Has anyone ever owned a future beach kayak? Entertaining buying one but cant seem to find any good reviews.


----------



## speechless33759 (May 30, 2011)

If you haven't found any good reviews, you might want to consider why. Either its new or it's not one that many people get. Do you have other options?


----------



## deerdander (May 31, 2011)

sweatequity said:


> Has anyone ever owned a future beach kayak? Entertaining buying one but cant seem to find any good reviews.



I have a FB Spirit 120 which I got at Dick's last year. Grand kid uses it and can propel it fairly easy. A friend, 150 lbs, had it on the Savannah past Saturday pulling 2 people on inner tubes


----------



## GAbuckhunter88 (May 31, 2011)

I have a future beach angler 144 and I like it. Its pretty stable and I have rigged it out fishing, still have a few things that need to be finished. But for the money they are a decent kayak.


----------



## deerhunter09 (May 31, 2011)

With all of the other options available out there, I would go with another choice. There are no good reviews for a reason.


----------



## chipperdog (May 31, 2011)

We have several future beach kayaks ,the dihedral hull is very stable and the in experienced paddler can handle it well.very stable boat


----------



## MTMiller (Jun 7, 2011)

I have one.  It's okay but nothing compared to others.  For the money they are decent.  The seat is one major drawback.  Very uncomfortable.

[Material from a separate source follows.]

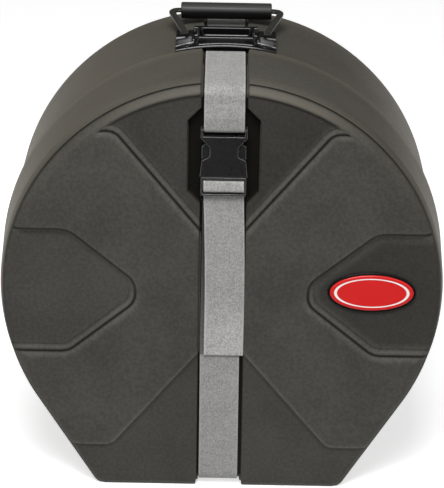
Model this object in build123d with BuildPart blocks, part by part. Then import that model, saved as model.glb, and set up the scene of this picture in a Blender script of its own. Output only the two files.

I would buy a used name brand kayak before I bought a new future beach.


----------



## sweatequity (Jun 12, 2011)

*I bought two*

of the sit in or sink as some would say. I bought both for 500 with paddles and they're OK.  I can load both in my Tacoma that was important.

They track well and are really stable. I'm not impressed with the seat or the lack of places to connect a ratchet tie down.
Storage is ok, love the rod holders although the extreme angles are something to consider if carrying two poles around any overhanging timber.

For the price, I did well and I am out on the water for 500.


----------



## yaknfish (Jun 12, 2011)

Sounds like you did OK. Have fun in your new boats.


----------



## willyredeemed (Jun 14, 2011)

kayak is better than no kayak.  when u are in the market to upgrade, definitely check out ocean kayak, wilderness systems, malibu, heritage, hobie, jackson and others who have a proven reputation in the industry.


----------